# Car washing etiquette



## richmcveigh (Jul 19, 2013)

Hi all! Just wondered how you wash and polish your car? What is this two bucket method I hear of? I've had my TT for just four days and I've already washed her twice.

I'd be interested to know how you look after the second most expensive thing in your life (after your wife )


----------



## richmcveigh (Jul 19, 2013)

(husbands aren't expensive )


----------



## eastwood1875 (Jun 21, 2013)

richmcveigh said:


> Hi all! Just wondered how you wash and polish your car? What is this two bucket method I hear of? I've had my TT for just four days and I've already washed her twice.
> 
> I'd be interested to know how you look after the second most expensive thing in your life (after your wife )

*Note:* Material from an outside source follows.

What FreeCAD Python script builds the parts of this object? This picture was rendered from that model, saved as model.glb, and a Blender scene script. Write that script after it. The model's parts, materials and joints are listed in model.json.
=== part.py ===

I don't bother with 2 bucket method.

Rinse with water

I then use a wash mitt and clean the mitt after washing each panel working from the top down.

I only dip in the top half of soapy water to prevent picking up dirt and grit

Use a separate mitt for the wheels/exhuast

I then rinse (low pressure Flexi-hose)

Then dry using Micro-fibre Drying towels (Kent make a cracking one)

Bit of Poorboys Quick Detailing Spray then all done 

I do clean the engine bay/under the bonnet lid every week as I like it clean and tidy under there too 

Everyone has their own methods but that's mine - hope it helps dude 

Daz


----------



## buddylove (May 22, 2012)

richmcveigh said:


> Hi all! Just wondered how you wash and polish your car? What is this two bucket method I hear of? I've had my TT for just four days and I've already washed her twice.
> 
> I'd be interested to know how you look after the second most expensive thing in your life (after your wife )


This may help

http://www.polishedbliss.co.uk/acatalog ... dvice.html


----------



## TheMetalMan0 (Jun 30, 2009)

eastwood1875 said:


> I don't bother with 2 bucket method.


Not sure why you wouldn't bother with the 2 bucket method, I'd always recommend it. When you think about it logically it makes sense. Why would you rinse your dirty mitt in the water you're about to put back onto the car. Doesn't really matter where you get the water from in the bucket, after a couple of rinses your wash water will be turning brown with dirt surely? Also doesn't take much effort to just fill another bucket with clean water and just rinse your mitt in that first, before transferring to the wash bucket then back onto the car.
As you say, everyone has their own method though and if you feel it's not of benefit then don't use it


----------



## richmcveigh (Jul 19, 2013)

Where's a good place to get one of these washing mitts? I've never used one before... Halfords? The two bucket method will be new to me!

When polishing, how many panels do you do at once and leaving the polish on for how long??


----------



## darylbenfield (Jun 29, 2011)

I only dip in the top half of soapy water to prevent picking up dirt and grit

Daz[/quote]

That dirt will still be floating around in there. Regardless of how far you dip


----------



## Fizzleh (Jan 22, 2014)

there's always dirt on the bubbles on the top also, 2 bucket method is best


----------



## philgibQS (Jun 28, 2012)

Depends if your car is covered in swirl marks already, then I wouldn't bother. Only if the paint has been fully corrected id go the extra mile.

Sent from my iPhone using Tapatalk


----------



## egg1000 (Jan 3, 2014)

Experimented with loads over the years. I'm a medium effort kinda guy. (Novelty has worn off, but still happy to spend an hour or so on it).

Jet wash first, 2 buckets, megs wash mitt, any combined shampoo is fine (using simonz at the mo, seems good), auto glym extra gloss protection to finish. (Yeah I know this should go on OVER a wax, but it suits me fine, finish on the car is good).

Gives me the finish I want and lasts for ages. Just tried auto glym wheel protector and last couple of washes I've just jet washed them, with very satisfactory results.

Sent from my iPhone using Tapatalk


----------



## richmcveigh (Jul 19, 2013)

Tried the two bucket method with a wash mitt for the first time the other day and instantly noticed the difference. There were much fewer dried water marks and I only had to wash her once rather than going over her twice.

Here were my tools...







(not including the cling film!)

And here's the end result...


----------



## eastwood1875 (Jun 21, 2013)

Lovely job mate 

8)


----------



## TT20TDI (Oct 12, 2013)

I tried the 5 bucket method but got confused what to dip in where and lost my wash mit.


----------



## moro anis (May 27, 2010)

I use the 2 bucket method but wash, rinse then dry each panel that way you get no water marks sun or not!


----------



## badbob (Apr 15, 2014)

I swear by the 2 bucket technique, would never go back to 1 bucket now!


----------